Provided data
********************

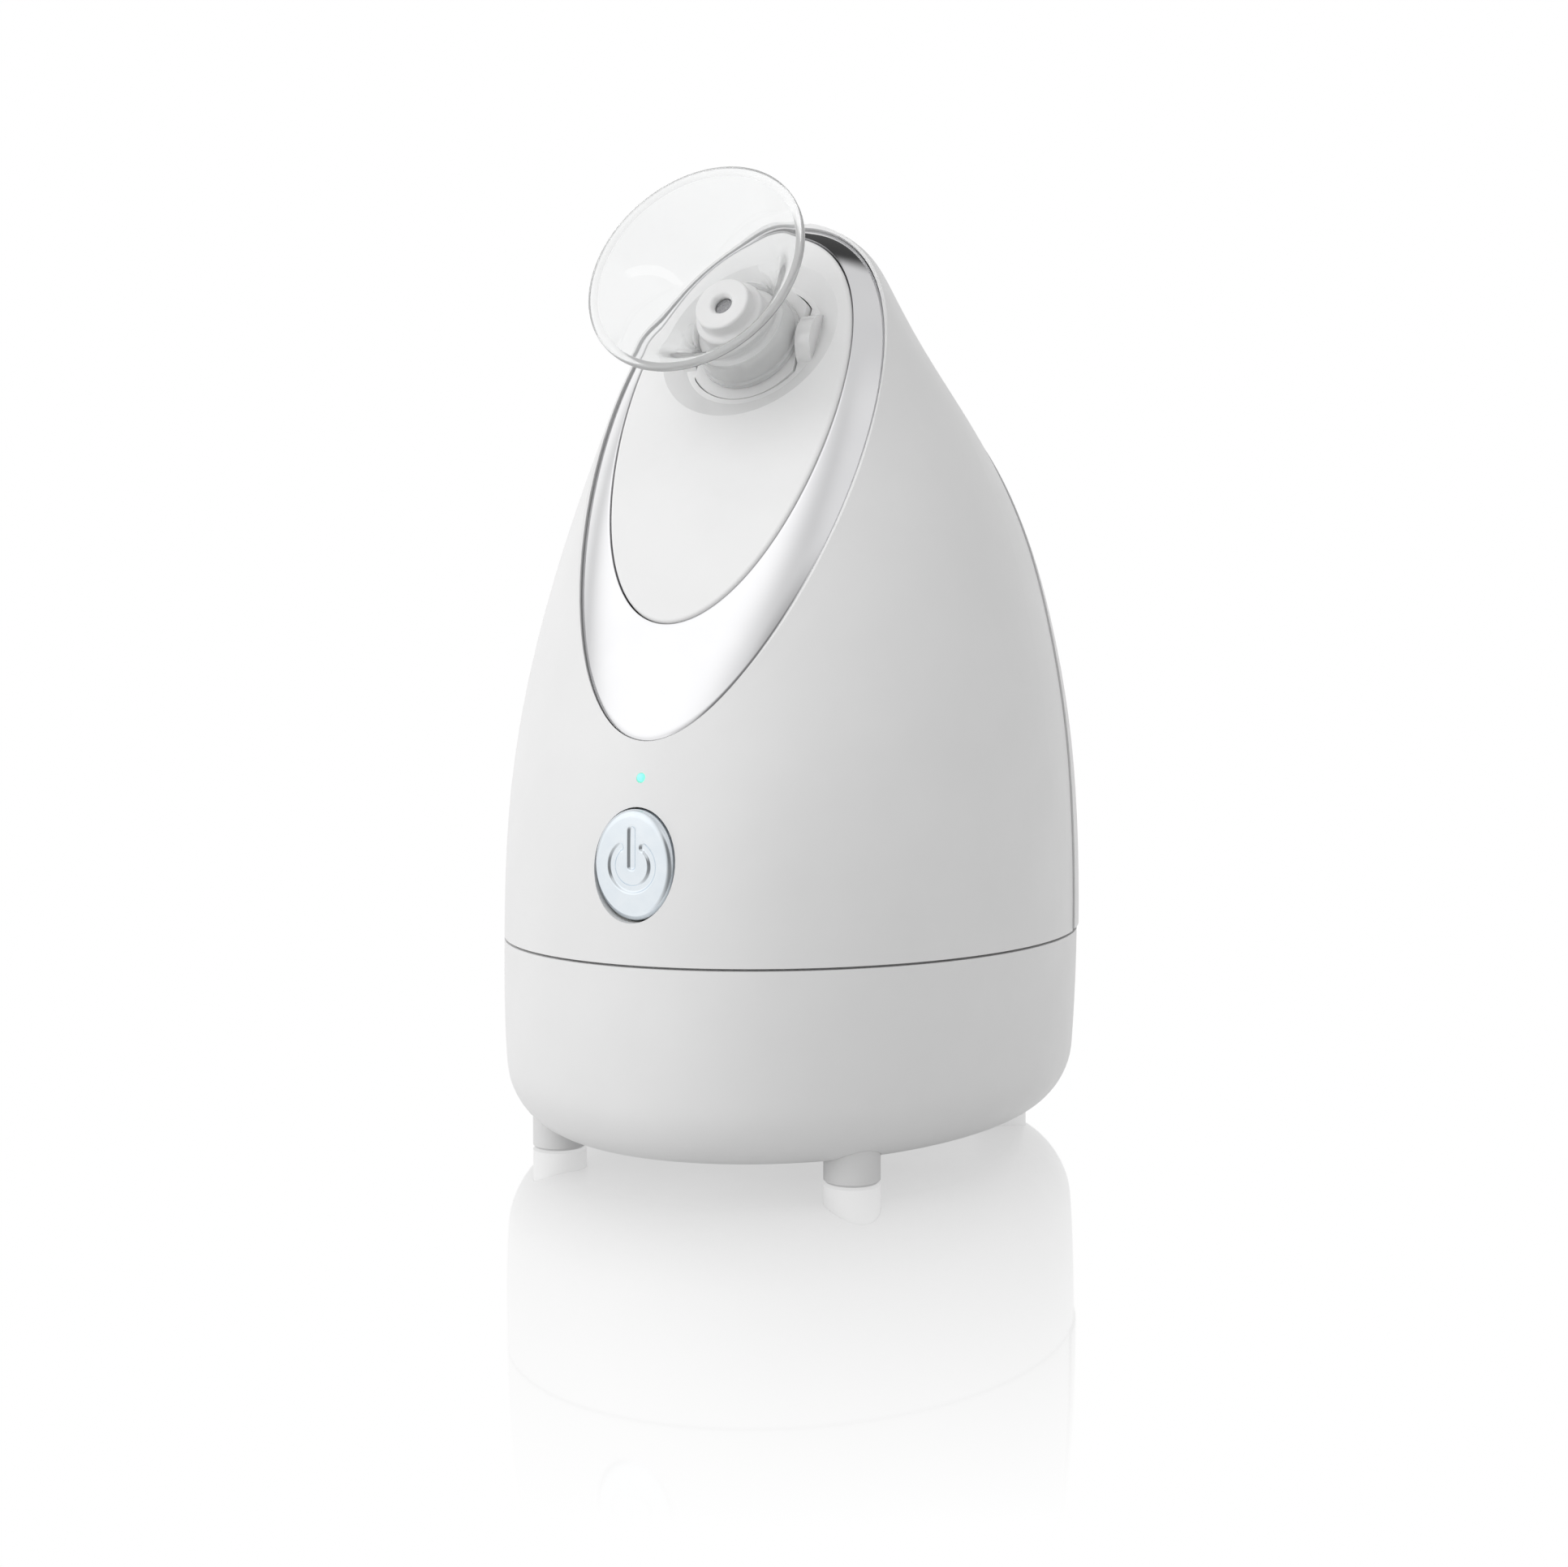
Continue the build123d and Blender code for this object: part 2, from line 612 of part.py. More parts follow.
def make_boiler_lid():
    low = BOILER_Z + BOILER_HEIGHT + 1.02
    lid = post(0, BOILER_Y, low, low + 2.5, BOILER_FLANGE)
    lid += Pos(0, BOILER_Y, low + 2.5 + 2.5) * Cone(16, 7, 5)
    lid += post(0, BOILER_Y, low + 2, low + 16, 5.4)
    lid -= post(0, BOILER_Y, low - 1, low + 17, 4.0)
    for x, y in lid_holes():
        lid -= post(x, y, low - 1, low + 4, 1.3)
    return lid


save(make_boiler_lid(), "boiler_lid")


def make_lid_screws():
    top = BOILER_Z + BOILER_HEIGHT + 1.02 + 2.5
    screws = []
    for x, y in lid_holes():
        screws.append(post(x, y, top + 0.02, top + 1.8, 2.2) + post(x, y, top - 6.5, top + 1, 0.98))
    return Compound(screws)


save(make_lid_screws(), "lid_screws")

STEAM_LOW = BOILER_Z + BOILER_HEIGHT + 10
STEAM_HIGH = PIVOT_Z - BALL_RADIUS - 5
save(tube(0, BOILER_Y, STEAM_LOW, STEAM_HIGH, 7.4, 5.42), "steam_hose")


def make_thermostat():
    disc = rod_x(BOILER_Y, BOILER_Z + 17, -BOILER_RADIUS - 6, -BOILER_RADIUS - 0.02, 7.0)
    for offset in (-3, 3):
        disc += block((-BOILER_RADIUS - 11, BOILER_Y + offset - 1.5, BOILER_Z + 16.6),
                      (-BOILER_RADIUS - 5, BOILER_Y + offset + 1.5, BOILER_Z + 17.4))
    return disc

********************

Required work
Print out the whole listing exactly as it appears.

Correct response
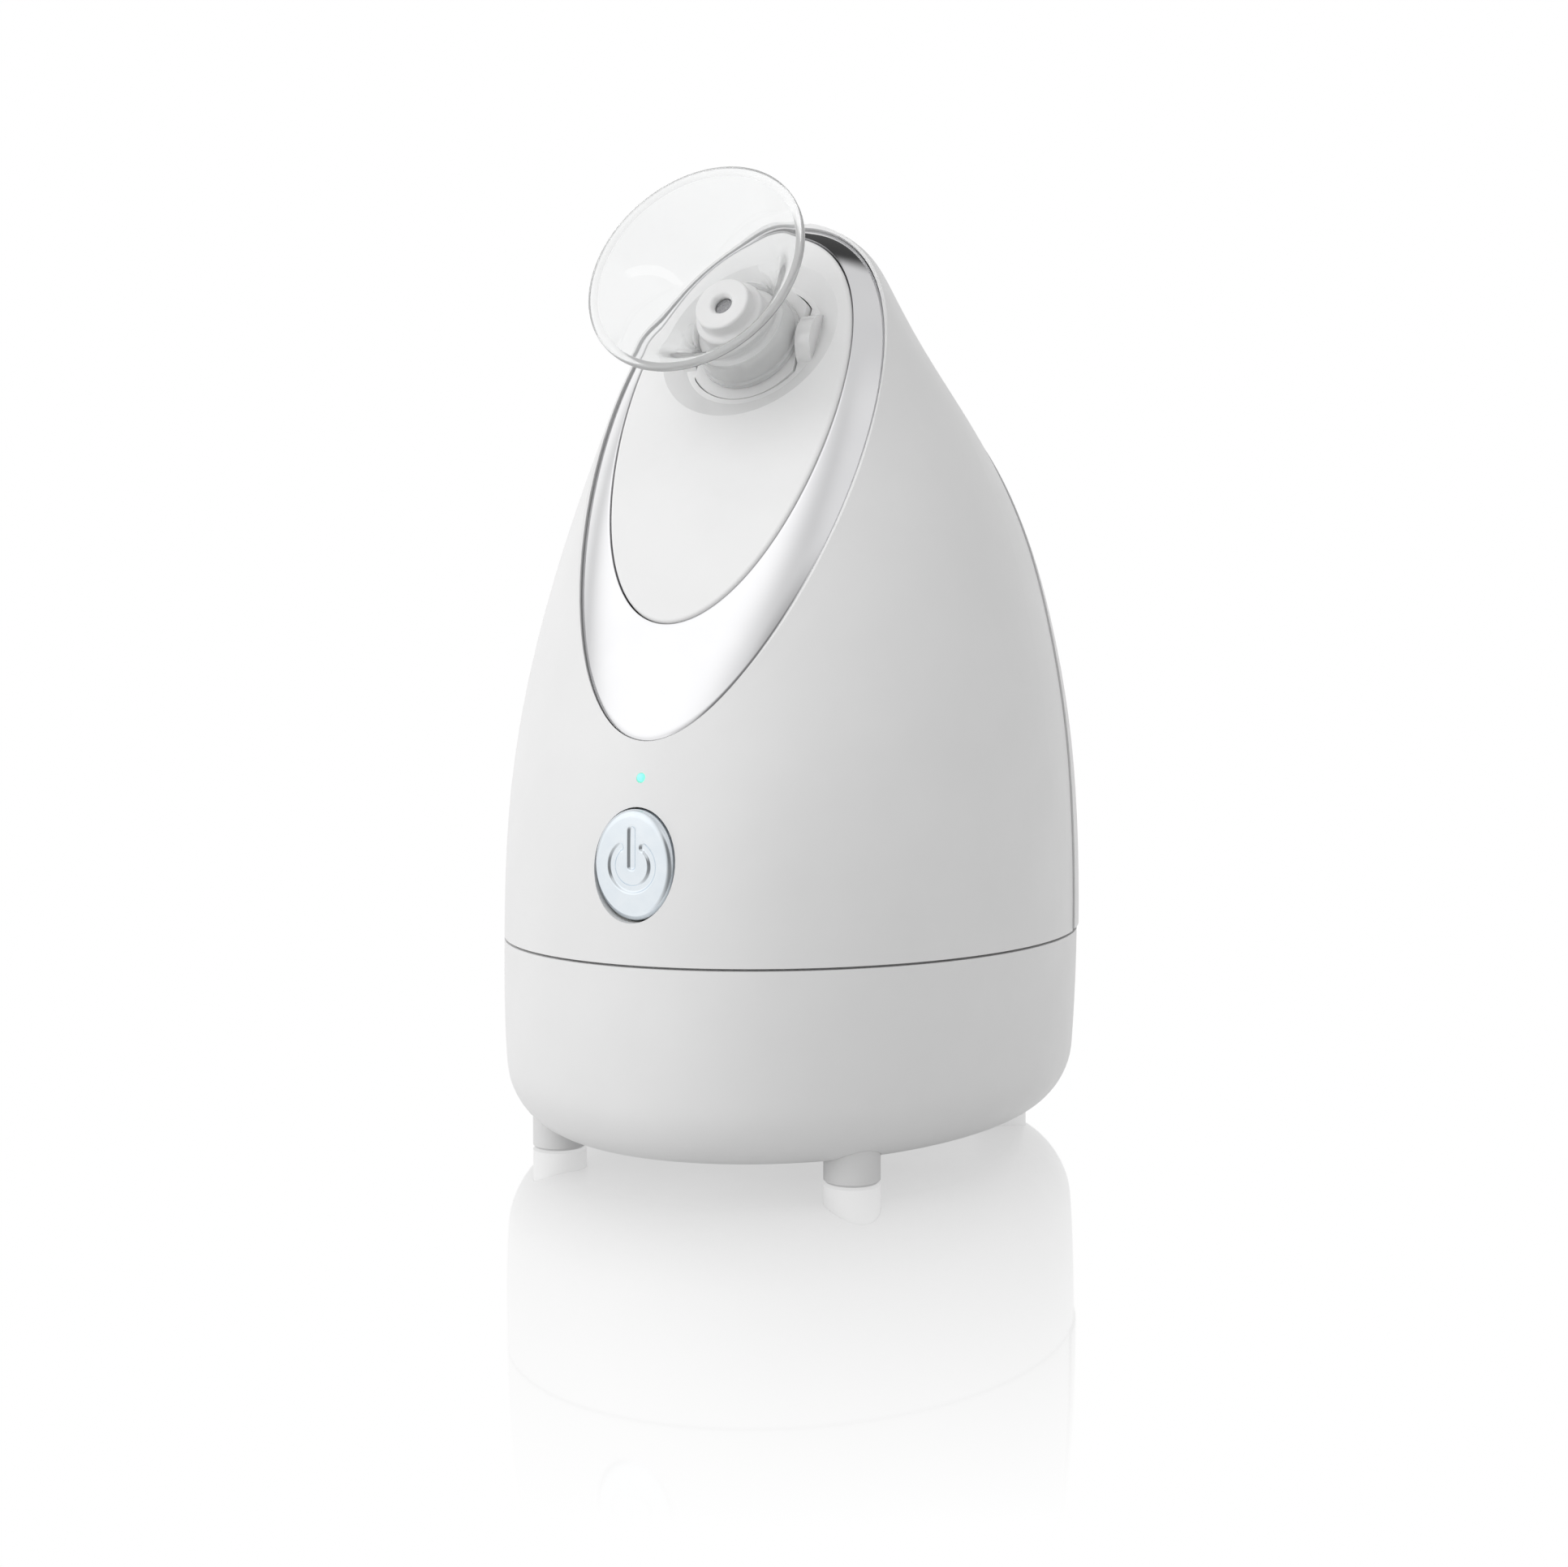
Continue the build123d and Blender code for this object: part 2, from line 612 of part.py. More parts follow.
def make_boiler_lid():
    low = BOILER_Z + BOILER_HEIGHT + 1.02
    lid = post(0, BOILER_Y, low, low + 2.5, BOILER_FLANGE)
    lid += Pos(0, BOILER_Y, low + 2.5 + 2.5) * Cone(16, 7, 5)
    lid += post(0, BOILER_Y, low + 2, low + 16, 5.4)
    lid -= post(0, BOILER_Y, low - 1, low + 17, 4.0)
    for x, y in lid_holes():
        lid -= post(x, y, low - 1, low + 4, 1.3)
    return lid


save(make_boiler_lid(), "boiler_lid")


def make_lid_screws():
    top = BOILER_Z + BOILER_HEIGHT + 1.02 + 2.5
    screws = []
    for x, y in lid_holes():
        screws.append(post(x, y, top + 0.02, top + 1.8, 2.2) + post(x, y, top - 6.5, top + 1, 0.98))
    return Compound(screws)


save(make_lid_screws(), "lid_screws")

STEAM_LOW = BOILER_Z + BOILER_HEIGHT + 10
STEAM_HIGH = PIVOT_Z - BALL_RADIUS - 5
save(tube(0, BOILER_Y, STEAM_LOW, STEAM_HIGH, 7.4, 5.42), "steam_hose")


def make_thermostat():
    disc = rod_x(BOILER_Y, BOILER_Z + 17, -BOILER_RADIUS - 6, -BOILER_RADIUS - 0.02, 7.0)
    for offset in (-3, 3):
        disc += block((-BOILER_RADIUS - 11, BOILER_Y + offset - 1.5, BOILER_Z + 16.6),
                      (-BOILER_RADIUS - 5, BOILER_Y + offset + 1.5, BOILER_Z + 17.4))
    return disc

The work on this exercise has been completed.